Illinois Labor History Society
- Formation: 1969
- Type: nonprofit educational organization
- Members: Academics, unionists, labor historians, and interested individuals
- Website: http://www.illinoislaborhistory.org/
- Remarks: Holds the deed to the Haymarket Martyrs' Monument

= Illinois Labor History Society =

American nonprofit educational organization

The Illinois Labor History Society (ILHS) is a nonprofit educational organization founded in 1969. It is a voluntary organization composed of academics, unionists, and persons interested in labor history. It was formed "To encourage the preservation and study of labor history in the Illinois region, and to arouse public interest in the profound significance of the past to the present."
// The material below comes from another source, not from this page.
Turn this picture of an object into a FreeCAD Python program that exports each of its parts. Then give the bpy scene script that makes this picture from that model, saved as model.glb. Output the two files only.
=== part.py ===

Since the 1970s, the Society has held the deed to the Haymarket Martyrs' Monument, and been responsible for its maintenance and restoration.

== Culture and impact ==
The Illinois Labor History Society occasionally holds events promoting activism in which certain individuals are honored for their contributions. The most recently held and documented event took place on November 22, 2024, in Chicago.

Aside from its own events, the organization also participates in events with other groups. On the 125th anniversary of the Haymarket Affair, the ILHS celebrated with the Chicago Federation of Labor and the Illinois AFL-CIO federation. In 2009, it gave tribute to the American Federation of Musicians and leader James Petrillo through a concert.

The organization holds walking tours of Chicago centered on labor history.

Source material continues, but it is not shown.